Also, I find this list confusing. Is 3/3a/3b an alternative to 1/2a/2b/2c? Making it slightly more pseudocode-y might help, esp. if there should be an "else" in there?

@@ +305,5 @@
> +          retval = entry;
> +        } else {
> +          // We have two entries that we need to swap: the current entry,
> +          // `entry` and the temporary entry.  We *also* have a free entry
> +          // in `retval` that we can use for temporary storage.

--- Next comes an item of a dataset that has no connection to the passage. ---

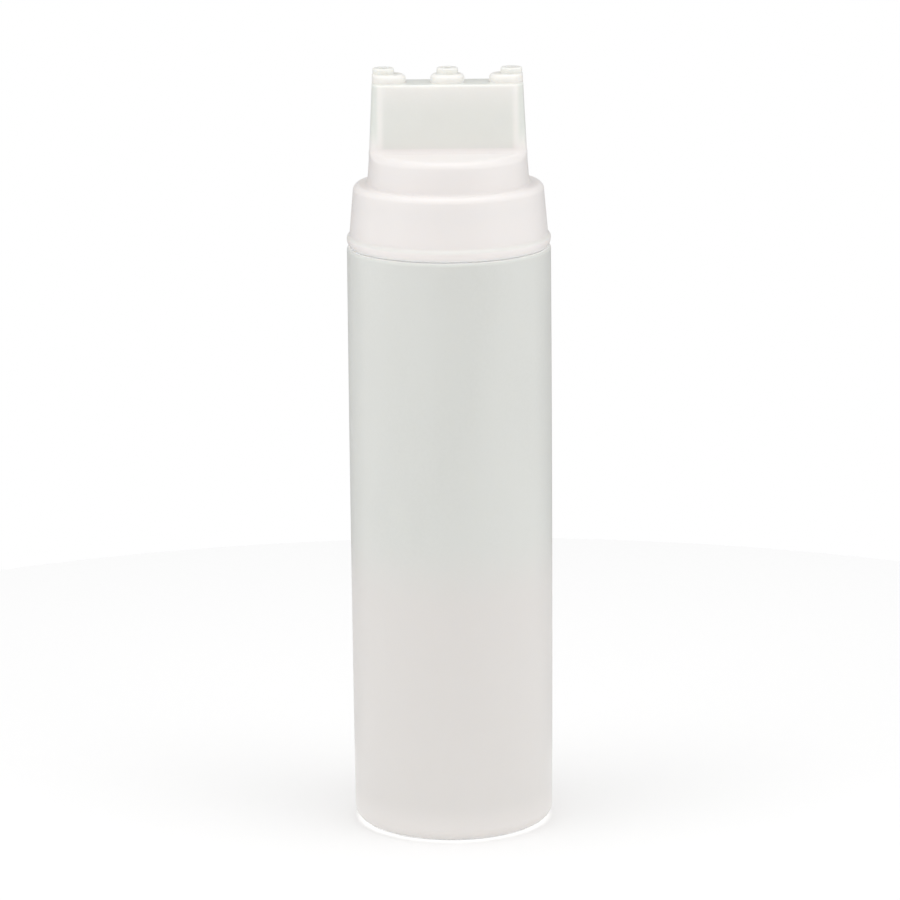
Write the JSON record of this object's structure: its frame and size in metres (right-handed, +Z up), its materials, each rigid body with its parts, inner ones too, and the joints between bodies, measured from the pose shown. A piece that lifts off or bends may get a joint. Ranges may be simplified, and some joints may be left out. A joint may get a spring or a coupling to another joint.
{
  "type": "dispensing squeeze bottle",
  "caption": "Tall translucent squeeze bottle with a screw-on head that carries dispensing tips in a row, for pouring sauce in parallel lines.",
  "frame": {"origin": "middle of the base, on the surface that the bottle stands on", "axes": "+Z up along the bottle's axis and the thread; +X along the row of tips; the pictured face of the flat block looks along -Y"},
  "size_m": [0.07, 0.07, 0.2651],
  "materials": {
    "natural_bottle": "milky translucent blow-moulded polyethylene, satin",
    "natural_head": "milky translucent injection-moulded polyethylene, satin",
    "gasket": "soft translucent silicone"
  },
  "bodies": {
    "body": {"bottle": "natural_bottle"},
    "gasket": {"neck_gasket": "gasket"},
    "head": {"dispensing_head": "natural_head"}
  },
  "joints": [
    {"name": "head_lift", "type": "slide", "parent": "body", "child": "gasket", "axis": [0, 0, 1], "range_m": [0, 0.00526]},
    {"name": "head_turn", "type": "hinge", "parent": "gasket", "child": "head", "pos_m": [0, 0, 0.215], "axis": [0, 0, 1], "range_deg": [0, 450]}
  ],
  "couplings": [
    {"joint": "head_lift", "follows": "head_turn", "m_per_rad": 0.00066845}
  ]
}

The list after the colon reads like it has three elements, not two. This might be clearer: "the current entry (`entry`) and the temporary entry".

@@ +558,5 @@
> +  // When we remove an entry, we'll scan forwards to find an entry that is
> +  // either empty, or in its desired place.  Then we'll shift all entries
> +  // between our removed entry and the found entry backwards, lowering their
> +  // distance from their desired entry slot.  Doing this improves lookup and
> +  // insertion performance.

And it saves space because we don't have wasted entries.

@@ +563,5 @@
> +  //
> +  // What about accidentally quadratic concerns here?  For instance, what if
> +  // we had a *really* long probe chain?  Such chains are unlikely, given our
> +  // Robin Hood insertion strategy above.  XXX more robust explanation.
> +  

trailing whitespace

@@ +601,5 @@
> +
> +    emptyBucket = nextBucket;
> +    emptyEntry = nextEntry;
> +  }
> +  

trailing whitespace

::: xpcom/ds/QMEHashTable.h
@@ +60,5 @@
> +  // strategy, so we need to do something a little different: we'll keep
> +  // a count of the maximum number of entries we've ever seen in the table.
> +  // Using that value and the current number of entries, we can compute
> +  // how many entries have been removed.
> +  uint32_t            mHighWaterEntryCount;

Do we need to track this? In PLDHashTable we track the number of removed entries because they take up space and so need to be taken into account by the table loading calculations. But in QMEHashTable they don't take up space. So I think all this logic relating to the number of removed entries can be completely removed.

@@ +62,5 @@
> +  // Using that value and the current number of entries, we can compute
> +  // how many entries have been removed.
> +  uint32_t            mHighWaterEntryCount;
> +  EntryStore          mEntryStore;    // (Lazy) entry storage and generation.
> +  uint32_t            mSizeMask;

What's this for? Needs a comment.

@@ +71,5 @@
> +  // caller owns the memory for the inserted entry and therefore we can't
> +  // scribble over it.  So we need a small entry that is obviously ours.
> +  //
> +  // XXX: a better design for this class would obviate the need for this.
> +  void*               mTemporaryEntry;

It's a shame the effect this has on sizeof(QMEHashTable). AFAICT this field is only used in SearchTable() -- can we use stack allocation instead? The size depends on the table (mEntrySize) so you can't use a normal local variable but we have precedent in the tree for using alloca() in layout/style/nsRuleNode.{h,cpp}.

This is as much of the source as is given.